Daniel 1:10

Daniel 1:10

And the prince of the eunuchs said unto Daniel, I fear my lord
the king
This he said, not as refusing and denying the request of Daniel; but as hesitating about it, divided in his own mind, between love and tenderness to Daniel, and fear of the king: it is as if he should say, I could freely out of respect to you grant you your request; were it not for duty to my lord the king, reverence of him, and especially fear of his wrath and displeasure: who hath appointed your meat and your drink; has ordered it himself, both the quality and quantity, both what and how much; whose will is his law, and cannot be resisted, but must be obeyed; and though I should indulge you in this matter, and it may be concealed for a while, yet it cannot be always a secret, your countenance will betray it: for why should he see your faces worse liking than the children which
are of your sort?
than the other Jewish youths that were selected at the same time, and brought up in the same manner, and for the same ends.

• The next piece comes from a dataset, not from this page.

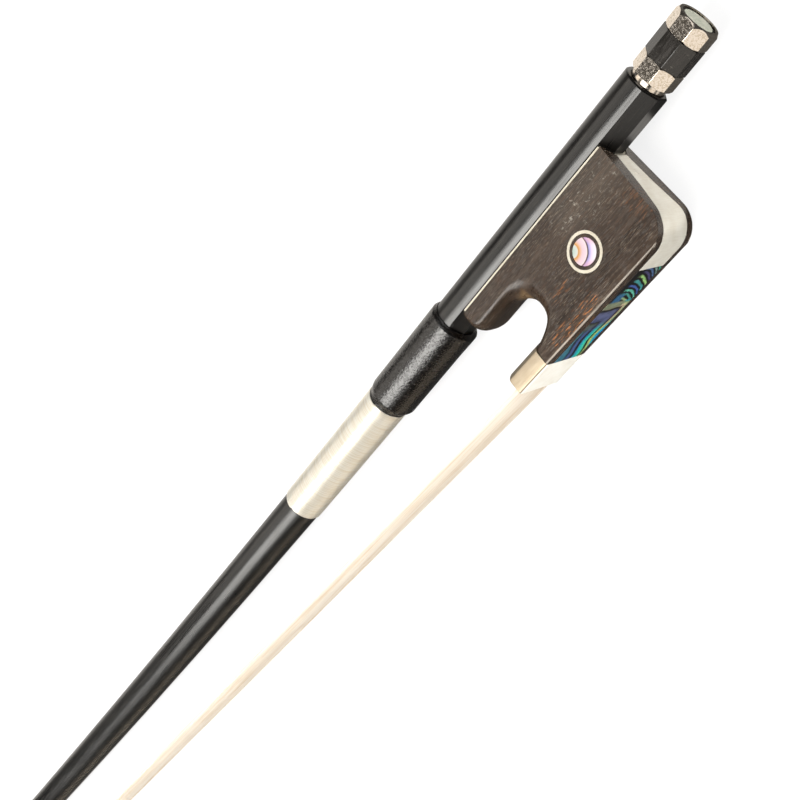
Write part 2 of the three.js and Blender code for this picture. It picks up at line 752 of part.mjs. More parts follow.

Some F24 render it, "than the children of your captivity"; who were taken and brought captive to Babylon when they were; but the Septuagint, Vulgate Latin, Syriac, and Arabic versions, render it, "than those of the same age" F25; their contemporaries, that were born about the same time, and brought up together in the same way: or, than those of your own nation? as some F26 translate it: and now, when they should be presented together to the king, the difference would be observable; Daniel and his companions would appear of a pale complexion, of thin and meagre looks, and dark dismal countenances, like persons angry, fretful, and troubled; as the word signifies F1; when their contemporaries would appear fat and plump, cheerful and pleasant; which would naturally lead into an inquiry of the reason of this difference: then shall ye make me endanger my head to the king;
I shall commit a trespass, of which I shall be found guilty, and be condemned to die, and lose my head for it; and now, as if he should say, I leave it with you; can you desire me to expose myself to so much danger? I would willingly grant your favour, but my life is at stake.


FOOTNOTES:

F24 (Mklygk) "secundum captivitatem vesture", Gejerus; "in captivitate vestra; sic quidam legunt cum" (b) , Vatablus.
F25 The word is only used in this place; but in the Arabic language "gil" is an age or generation, as in the Arabic version of Gen. vi. 9. Matt. i. 17. and xxiii. 36. Luke xi. 50, 51. So, in the Talmudic language, (wlyg Nb) is one that is born in the same hour, and under the same planet, as the gloss explains it in T. Bab. Bava Metzia, fol. 27. 2.
F26 So Hottinger, who says the word in the Arabic language signifies a nation or country; and renders the words, "qui secundum nationem et gentem vestram", Smegma Orientals, l. 1. c. 7. p. 134.
F1 (Mypez) see Gen. xl. 6. 2 Chron. xxvi. 19. 1 Kings xx. 43. and xxi. 4. Prov. xix. 3. 12. so Ben Melech.